What do the lines from the one containing "frame = import_model()" through the end of the entries say? Quote them exactly, and only them.
SUPPLIED MATERIAL start
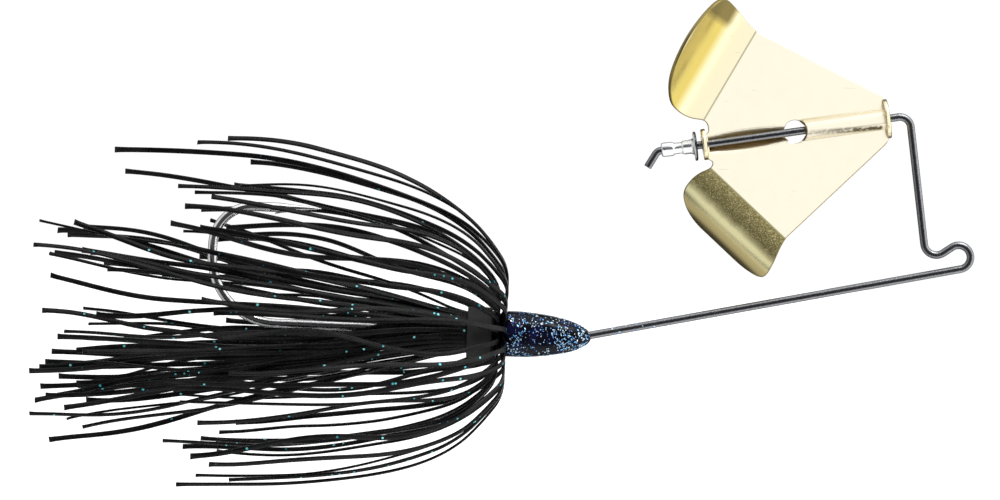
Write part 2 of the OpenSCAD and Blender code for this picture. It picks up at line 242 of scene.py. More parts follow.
def rib_painted_shade(look, colour):
    """Painted shade beside the front rib: a line above it, a line below and a mottled dark streak between.
    """
    along, up = look.attribute("along"), look.attribute("up")
    near = look.math("SUBTRACT", 1.0, look.attribute("far"))
    slope = look.math("MULTIPLY_ADD", along, 0.055, -0.475)
    blotch = look.ramp(look.noise(0.6, 4.0, 0.7), [(0.32, 0.25), (0.52, 1.0)])
    for place, width, reach, strength, tone in (
            (-1.5, 0.26, [(0.52, 0.0), (0.55, 1.0), (0.90, 0.2)], 0.6, (0.42, 0.33, 0.12)),
            (1.35, 0.16, [(0.52, 0.0), (0.56, 0.8), (0.95, 0.8), (0.97, 0.0)], 0.5, (0.50, 0.40, 0.18)),
            (slope, 0.42, [(0.53, 0.0), (0.58, 0.35), (0.84, 1.0), (0.965, 1.0), (0.975, 0.0)], 0.95,
             (0.06, 0.045, 0.015))):
        off = look.math("ABSOLUTE", look.math("ADD", up, place))
        line = look.rise(look.math("DIVIDE", off, width), 1.0, 0.35)
        span = look.ramp(look.math("DIVIDE", along, BLADE_SPAN), reach)
        share = look.times(line, span, near, blotch if place is slope else 1.0, strength)
        colour = look.blend(share, colour, tone)
    return colour


def gold_finish():
    """Polished brass: painted reflection bands by its place on the curl, a painted sheen on the flats,
    painted shade along the crease, rib and trough, with the stretched grain of the bend.
    """
    look = Finish("blade_gold", (0.95, 0.85, 0.58), 1.0, 0.24)
    along_curl, inside, up = (look.attribute(name) for name in ("curl", "inside", "up"))
    on_curl = look.math("DIVIDE", along_curl, CURL_SPAN, clamp=True)
    beyond_crease = look.rise(on_curl, 0.0, 0.012)
    cloud = look.noise(2.2, 3.0)
    wobble = look.math("MULTIPLY_ADD", cloud, 0.10, -0.05)
    # the band by the crease on the outside of a curl: painted dark reflection in the colour, stretched grain
    # in roughness and bump
    grain_and_dark_reflection = look.ramp(look.math("ADD", on_curl, wobble, clamp=True), [(0.0, 1.0), (0.24, 1.0), (0.36, 0.0)])
    speck = look.rise(look.noise(0.17, 5.0, 0.8), 0.50, 0.64)
    # painted sheen: the -Y face of the flats is paler cream than the +Y face
    flat = look.blend(look.attribute("far"), FLAT_NEAR_PAINTED_SHEEN, FLAT_FAR)
    curled = look.blend(inside, round_side(look, on_curl, grain_and_dark_reflection, speck), hollow_side(look, on_curl))
    colour = look.blend(beyond_crease, flat, curled)
    # painted shade: a dark line along the crease
    crease = look.rise(look.math("ABSOLUTE", look.math("ADD", along_curl, -0.06)), 0.17, 0.07)
    colour = look.blend(look.times(crease, 0.75), colour, (0.28, 0.26, 0.12))
    # the rims of the sheet and ears are darkened
    dark_rim = look.rise(look.attribute("rim"), 0.35, 0.9)
    colour = look.blend(look.times(dark_rim, 0.75), colour, (0.22, 0.17, 0.06))
    # painted shade lines beside the front rib
    colour = rib_painted_shade(look, colour)
    stretched = look.node("Mapping", Vector=look.place(), Scale=(0.12, 1.0, 1.0),
                          Rotation=(0.0, math.radians(-14), 0.0))
    scratch = look.rise(look.noise(0.5, 1.0, 0.4, stretched.outputs[0]), 0.755, 0.775)
    colour = look.blend(look.times(scratch, 0.25), colour, (0.55, 0.47, 0.25))
    # painted light in the trough behind the shaft: painted shade on its lower wall and a painted highlight
    # on its upper wall
    trough = look.rise(look.attribute("trough"), 0.05, 0.35)
    upper_wall = look.rise(look.math("ADD", up, 0.5), 0.45, 0.75)
    trough_painted_light = look.blend(upper_wall, (0.62, 0.42, 0.16), (0.95, 0.80, 0.48))
    grained = look.times(grain_and_dark_reflection, look.math("SUBTRACT", 1.0, inside), beyond_crease)
    rough = look.math("MULTIPLY_ADD", grained, 0.2, look.math("MULTIPLY_ADD", cloud, 0.10, 0.20))
    look.set(Base_Color=look.blend(look.times(trough, 0.8), colour, trough_painted_light),
             Roughness=look.math("MULTIPLY_ADD", trough, 0.25, rough))
    look.bump(look.math("MULTIPLY_ADD", scratch, -0.4, look.times(speck, grained)), 0.35, 0.02)
    return look.mat


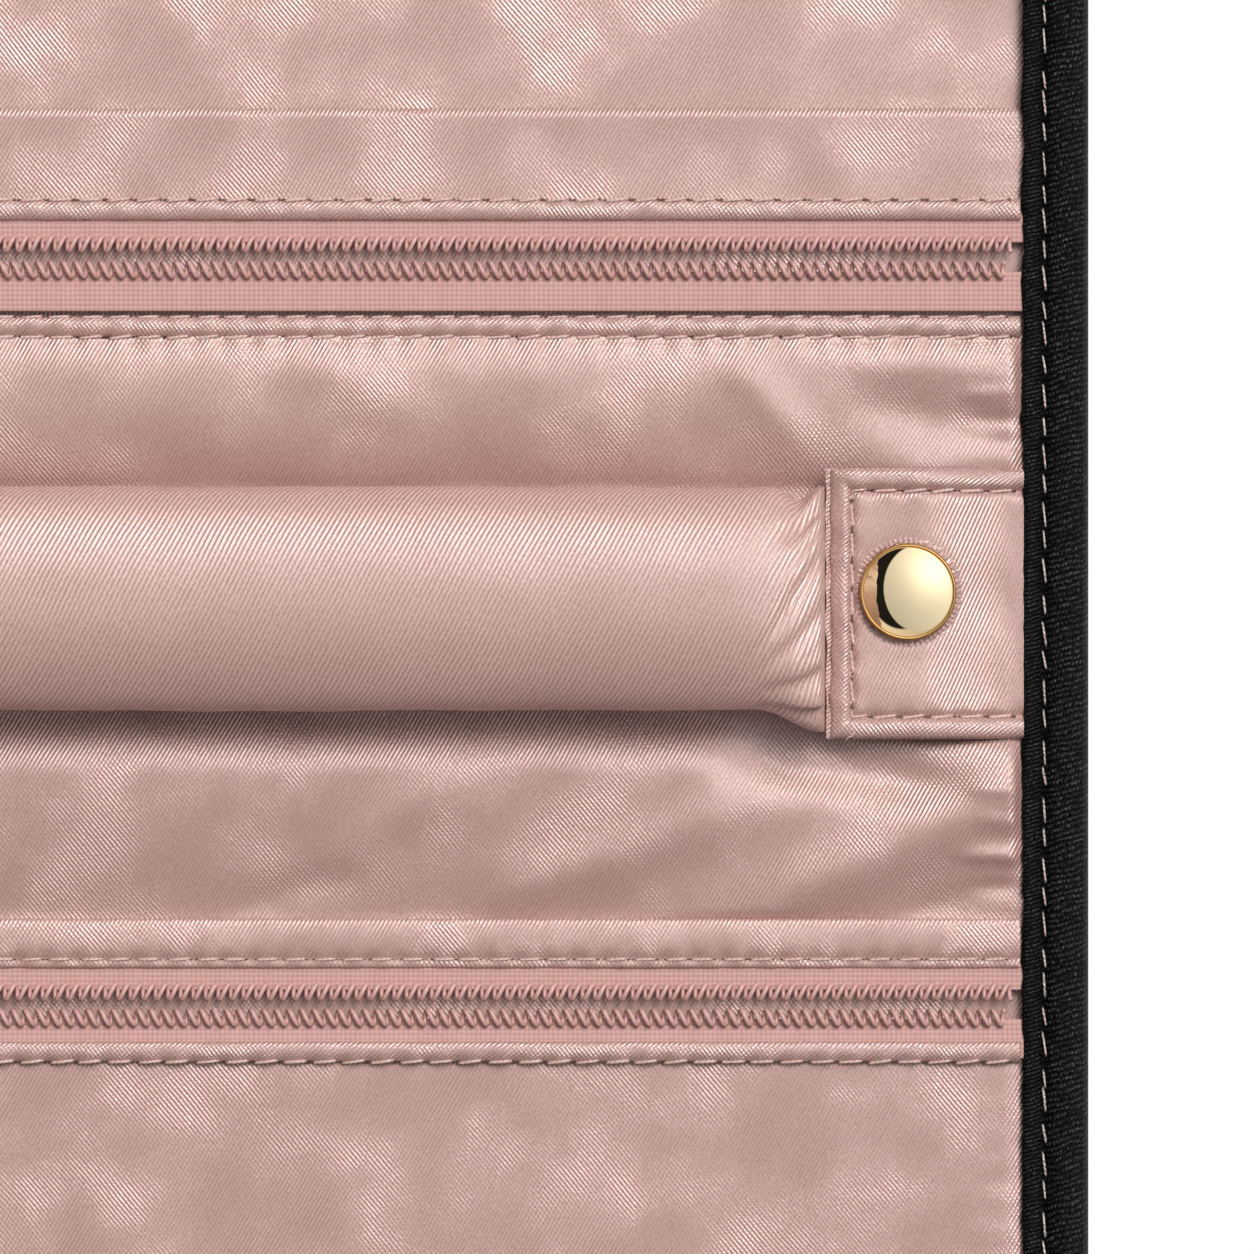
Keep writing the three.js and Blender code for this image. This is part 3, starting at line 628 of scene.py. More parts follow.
def lathe(name, profile, centre, look, body, flip, **more):
    radii, heights = np.array(profile, float).T
    sides = 96
    turn = np.linspace(0, 2 * math.pi, sides, endpoint=False)[:, None]
    ring = [centre[0] + np.cos(turn) * radii, centre[1] + np.sin(turn) * radii, centre[2] + flip * heights]
    ring = np.stack(np.broadcast_arrays(*ring), -1)
    faces = gridFaces(sides, len(radii), closeRows=True)
    outward(addMesh(name, ring, faces, look, body, **more), weld=True)


def tubeMesh(name, line, radius, sides, look, rider):
    forward = np.gradient(line, axis=0)
    forward /= np.linalg.norm(forward, axis=1)[:, None]
    out = np.cross(forward, [1.0, 0.0, 0.0])
    out /= np.linalg.norm(out, axis=1)[:, None]
    up = np.cross(forward, out)
    turn = np.linspace(0, 2 * math.pi, sides, endpoint=False)
    spoke = out[:, None] * np.cos(turn)[:, None] + up[:, None] * np.sin(turn)[:, None]
    outward(addMesh(name, line[:, None] + radius * spoke, tubeFaces(len(line), sides), look, rider))


# Satin of the ring side, with the folds that the photograph shows

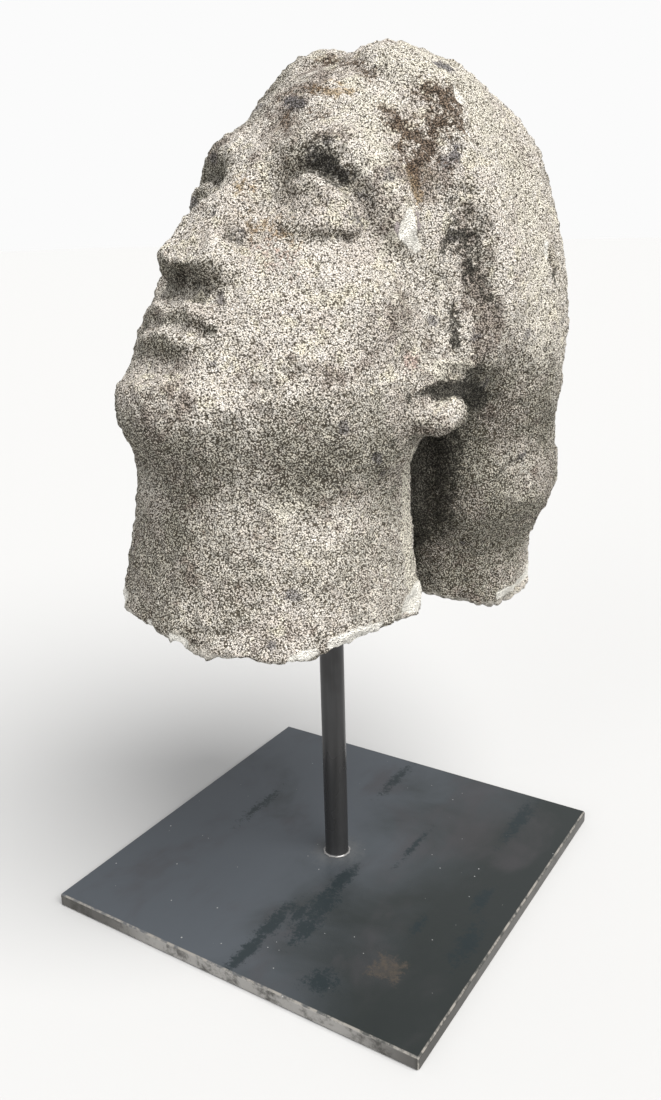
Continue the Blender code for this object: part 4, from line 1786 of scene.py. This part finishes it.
@dataclass(frozen=True)
class MillScale:
    """Blackened hot-rolled plate with etched patches, specks, worn edges, a painted sheen and
    painted glints.
    """

    slate: Colour = (0.078, 0.089, 0.103)
    deep: Colour = (0.026, 0.031, 0.031)
    brown: Colour = (0.080, 0.066, 0.053)
    edge_light: Colour = (0.31, 0.30, 0.285)
    # Painted sheen: the top is lighter towards -x and darker towards +x.
    side: Coat = Coat(deep, -0.04, 0.11, fray=0.22)
    plum: Coat = Coat((0.060, 0.056, 0.061), 0.46, 0.68, 0.0, 0.55)
    cloud: Coat = Coat(deep, 0.56, 0.72, 0.0, 0.5)
    etched: Coat = Coat((0.016, 0.025, 0.029), -0.3, 0.5, 0.9, 0.0, fray=5.5)
    halo: Coat = Coat((0.125, 0.13, 0.133), ROD_DIAMETER / 2, 0.026, 0.55, 0.0, fray=0.03)
    speck: Coat = Coat((0.5, 0.5, 0.5), 0.02, 0.05, 0.9, 0.0, fray=0.12)
    worn: Coat = Coat((0.32, 0.30, 0.27), HALF_PLATE - 0.0016, HALF_PLATE - 0.001)
    edge_dark: Coat = Coat((0.034, 0.032, 0.027), HALF_PLATE - 0.0003, HALF_PLATE - 0.0001)
    clouds: Clouds = Clouds(11, 4, 0.55, 0.4)
    plums: Clouds = Clouds(17, 4, 0.6, 0.3, stretch=(1, 0.6, 1), shift=(0.3, 0.1, 0.0))
    fine: Clouds = Clouds(800, 2, 0.6)
    frays: Clouds = Clouds(240, 5, 0.85, 0.2)
    scuffs: Clouds = Clouds(130, 4, 0.7)
    glints: Clouds = Clouds(60, 5, 0.7)
    specks: float = 90.0
    sheen_slant: float = -0.02
    sheen: Ramp = (0.35, 0.65, 0.36, 0.46)
    metallic: float = 0.25
    depth: float = 0.00003
    unevenness: float = 0.0003
    scar: tuple[float, float, float] = (0.0985, -0.094, 0.0105)
    scar_edge: tuple[float, float] = (-0.004, 0.002)
    scar_fray: float = 0.03
    scar_grain: Ramp = (-0.12, 0.06, 0.95, 0.35)
    scuffed: Ramp = (0.38, 0.6, 0.15, 0.95)
    glinting: Ramp = (0.36, 0.52, 0.15, 1.0)
    front_edge: tuple[float, float] = (0.0, 0.004)
    other_edges: float = 0.12
    brightest_spot: float = 0.02
    bright_length: Ramp = (0.07, 0.13, 1.0, 0.2)
    patches: tuple[Etched, ...] = (
        Etched(0.0065, -0.095, 0.0052, 0.020),
        Etched(0.0075, -0.128, 0.0042, 0.020),
        Etched(0.0235, -0.030, 0.0050, 0.016),
        Etched(0.0250, -0.060, 0.0075, 0.014),
        Etched(0.0290, -0.087, 0.0060, 0.016),
        Etched(0.0165, -0.078, 0.0030, 0.010),
        Etched(0.0660, -0.126, 0.0095, 0.010, 0.8),
        Etched(0.1080, 0.108, 0.0060, 0.030, 0.75),
        Etched(0.1230, 0.002, 0.0045, 0.012, 0.9),
        Etched(0.0960, -0.046, 0.0040, 0.012, 0.6),
        Etched(0.1330, -0.045, 0.0070, 0.022, 0.7),
        Etched(-0.0100, 0.118, 0.0050, 0.030, 0.6),
        Etched(0.0500, 0.036, 0.0035, 0.030, 0.5),
        Etched(-0.0900, 0.020, 0.0060, 0.035, 0.35),
    )

    def material(self) -> bpy.types.Material:
        """Mixes the plate's material.

        Returns:
            The material.
        """
        paint = Shading("mill_scale")
        x, y = paint.axis("X"), paint.axis("Y")
        clouds, plums = paint.noise(self.clouds), paint.noise(self.plums)
        fine, ragged = paint.noise(self.fine), paint.centred(paint.noise(self.frays))
        drifting = paint.centred(clouds)
        # Painted sheen, darker towards +x.
        colour = paint.lay(self.slate, self.side, paint.plus(x, y, self.sheen_slant), drifting)
        colour = paint.lay(colour, self.plum, plums)
        colour = paint.lay(colour, self.cloud, clouds)
        bare = 1.0
        for patch in self.patches:
            bare = paint.maths("MINIMUM", self.outside(paint, patch, ragged), bare)
        colour = paint.lay(colour, self.etched, bare)
        colour = paint.lay(colour, self.halo, paint.length(paint.scaled((1, 1, 0))), ragged)
        colour = paint.lay(colour, self.speck, paint.cells(self.specks), drifting)
        colour = paint.mix(self.scarred(paint, x, y, ragged), colour, self.brown)
        colour = self.edged(paint, colour, x, y)
        paint.shader.inputs["Metallic"].default_value = self.metallic
        rough = paint.step(plums, *self.sheen)
        uneven = paint.bump(clouds, self.unevenness)
        return paint.done(colour, rough, paint.bump(fine, self.depth, uneven))

    def scarred(self, paint: Shading, x: Socket, y: Socket, ragged: Socket) -> Socket:
        """Shapes the square brown mark.

        Args:
            paint: The material's nodes.
            x: How far across the plate.
            y: How far along it.
            ragged: A pattern about nought that frays its edge.

        Returns:
            How strong the mark is.
        """
        across, along, reach = self.scar
        aside, ahead = self.off(paint, x, across), self.off(paint, y, along)
        square = paint.plus(paint.maths("MAXIMUM", aside, ahead), ragged, self.scar_fray)
        low, high = (reach + wide for wide in self.scar_edge)
        square = paint.step(square, low, high, 1, 0)
        return paint.times(square, paint.step(ragged, *self.scar_grain))

    def edged(self, paint: Shading, colour: Signal, x: Socket, y: Socket) -> Socket:
        """Wears the plate's edges and darkens its sides, with painted glints, strongest on the
        front side.

        Args:
            paint: The material's nodes.
            colour: The colour of the top.
            x: How far across the plate.
            y: How far along it.

        Returns:
            The colour with its edges.
        """
        aside, ahead = self.off(paint, x, 0.0), self.off(paint, y, 0.0)
        outermost = paint.maths("MAXIMUM", aside, ahead)
        scuffed = paint.step(paint.noise(self.scuffs), *self.scuffed)
        arris = paint.times(paint.cover(self.worn, outermost), scuffed)
        colour = paint.mix(arris, colour, self.worn.colour)
        face = paint.cover(self.edge_dark, outermost)
        colour = paint.mix(face, colour, self.edge_dark.colour)
        # Painted glints of light on the sides, strongest on the front side and near the middle of
        # each.
        front = paint.step(paint.maths("SUBTRACT", ahead, aside), *self.front_edge)
        glints = paint.step(paint.noise(self.glints), *self.glinting)
        lit = paint.times(glints, paint.maths("MAXIMUM", front, self.other_edges))
        along = [self.off(paint, axis, self.brightest_spot) for axis in (x, y)]
        lit = paint.times(lit, paint.step(paint.maths("MINIMUM", *along), *self.bright_length))
        return paint.mix(paint.times(lit, face), colour, self.edge_light)

    def outside(self, paint: Shading, patch: Etched, ragged: Socket) -> Socket:
        """How far a point lies outside a patch, whose edge is ragged.

        Args:
            paint: The material's nodes.
            patch: The patch.
            ragged: A pattern about nought.

        Returns:
            The distance as a share of the patch's size, below nought on it.
        """
        stretch = (1 / patch.half_width, 1 / patch.half_length, 0.0)
        shift = (-patch.across / patch.half_width, -patch.along / patch.half_length, 0.0)
        away = paint.length(paint.scaled(stretch, shift))
        away = paint.plus(away, ragged, self.etched.fray)
        return paint.maths("SUBTRACT", away, patch.strength)

    @staticmethod
    def off(paint: Shading, along: Socket, middle: float) -> Socket:
        """How far a coordinate is from a middle, on either side."""
        return paint.maths("ABSOLUTE", paint.maths("SUBTRACT", along, middle))


@dataclass(frozen=True)
class SoftLight:
    """A broad soft light that stands in a direction. How broad it looks is in degrees."""

    name: str
    towards: Place
    strength: float
    breadth: float
    colour: Colour

    def on_floor(self) -> float:
        """How bright it makes a white floor."""
        return self.strength / math.pi * Vector(self.towards).normalized().z

    def add(self) -> None:
        """Adds it to the scene."""
        lamp = bpy.data.lights.new(self.name, "SUN")
        lamp.energy = self.strength
        lamp.angle = math.radians(self.breadth)
        lamp.color = self.colour
        holder = bpy.data.objects.new(self.name, lamp)
        holder.rotation_euler = (-Vector(self.towards)).to_track_quat("-Z", "Y").to_euler()
        bpy.context.scene.collection.objects.link(holder)


@dataclass
class Studio:
    """A pale floor, soft light and the camera."""

    lights: tuple[SoftLight, ...] = (
        SoftLight("key", (0.66, -0.14, 1.0), 4.4, 48, (1.0, 0.99, 0.97)),
        SoftLight("fill", (-0.1, -1.0, 0.5), 0.6, 36, (0.97, 0.985, 1.0)),
    )
    floor_side: float = 60.0
    backdrop: float = 0.965
    ambient: float = 0.48
    camera_place: Place = (0.36119, -0.55944, 0.47523)
    azimuth: float = math.radians(32.742)
    elevation: float = math.radians(18.015)
    roll: float = math.radians(-1.552)
    sensor: float = 36.0
    image_height: float = 1100.0
    focal_pixels: float = 986.02

    def build(self) -> None:
        """Lays the floor and sets up the lights and the camera."""
        self.lay_floor()
        self.light_world()
        for light in self.lights:
            light.add()
        self.place_camera()

    def lay_floor(self) -> None:
        """Lays a floor that is as bright as the backdrop where nothing shades it."""
        sheet = bmesh.new()
        bmesh.ops.create_grid(sheet, x_segments=1, y_segments=1, size=self.floor_side / 2)
        floor = new_object("floor", sheet)
        lit = self.ambient + sum(light.on_floor() for light in self.lights)
        paint = Shading("pale_floor")
        paint.shader.inputs["Base Color"].default_value = (*[self.backdrop / lit] * 3, 1)
        paint.shader.inputs["Roughness"].default_value = 1.0
        paint.shader.inputs["Specular IOR Level"].default_value = 0.0
        floor.data.materials.append(paint.material)

    def light_world(self) -> None:
        """Lights the room evenly, with a white backdrop behind."""
        world = bpy.data.worlds.new("room")
        world.use_nodes = True
        tree = world.node_tree
        lit = tree.nodes["Background"]
        lit.inputs["Color"].default_value = (1, 1, 1, 1)
        lit.inputs["Strength"].default_value = self.ambient
        seen = tree.nodes.new("ShaderNodeBackground")
        seen.inputs["Color"].default_value = (1, 1, 1, 1)
        seen.inputs["Strength"].default_value = self.backdrop
        path = tree.nodes.new("ShaderNodeLightPath")
        both = tree.nodes.new("ShaderNodeMixShader")
        tree.links.new(path.outputs["Is Camera Ray"], both.inputs[0])
        tree.links.new(lit.outputs[0], both.inputs[1])
        tree.links.new(seen.outputs[0], both.inputs[2])
        tree.links.new(both.outputs[0], tree.nodes["World Output"].inputs["Surface"])
        bpy.context.scene.world = world
        bpy.context.scene.view_settings.view_transform = "Standard"

    def place_camera(self) -> None:
        """Places the camera at the photograph's angle."""
        around, up = self.azimuth, self.elevation
        back = Vector(
            (math.sin(around) * math.cos(up), -math.cos(around) * math.cos(up), math.sin(up))
        )
        level = Vector((math.cos(around), math.sin(around), 0))
        upward = back.cross(level)
        right = math.cos(self.roll) * level + math.sin(self.roll) * upward
        top = math.cos(self.roll) * upward - math.sin(self.roll) * level
        camera = bpy.data.objects.new("camera", bpy.data.cameras.new("camera"))
        camera.data.lens = self.focal_pixels / self.image_height * self.sensor
        camera.data.sensor_width = self.sensor
        turned = Matrix((right, top, back)).transposed().to_4x4()
        camera.matrix_world = Matrix.Translation(self.camera_place) @ turned
        bpy.context.scene.collection.objects.link(camera)
        bpy.context.scene.camera = camera


def dress(piece: bpy.types.Object, material: bpy.types.Material) -> None:
    """Gives a piece its material.

    Args:
        piece: The piece.
        material: The material.
    """
    if not piece.material_slots:
        piece.data.materials.append(material)
    for slot in piece.material_slots:
        slot.material = material
    LOG.info("%s: %d faces", piece.name, len(piece.data.polygons))


def carry(piece: bpy.types.Object, node: str) -> None:
    """Puts a piece in the place of a frame node.

    Args:
        piece: The piece.
        node: The node that it stands for.
    """
    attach(piece, "root")
    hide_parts(node)


def main() -> None:
    """Builds the stone and its stand and lights them."""
    logging.basicConfig(level=logging.INFO, format="%(name)s: %(message)s")
    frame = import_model()
    stone = StoneHead().build(frame["nodes"]["stone_head"])
    carry(stone, "stone_head")
    dress(stone, WeatheredStone().material())
    rod = SupportRod().build()
    carry(rod, "support_rod")
    dress(rod, DarkRodSteel().material())
    dress(frame["nodes"]["base_plate"], MillScale().material())
    Studio().build()


if __name__ == "__main__":
    main()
SUPPLIED MATERIAL end
(WRITTEN RESPONSE)
    frame = import_model()
    stone = StoneHead().build(frame["nodes"]["stone_head"])
    carry(stone, "stone_head")
    dress(stone, WeatheredStone().material())
    rod = SupportRod().build()
    carry(rod, "support_rod")
    dress(rod, DarkRodSteel().material())
    dress(frame["nodes"]["base_plate"], MillScale().material())
    Studio().build()


if __name__ == "__main__":
    main()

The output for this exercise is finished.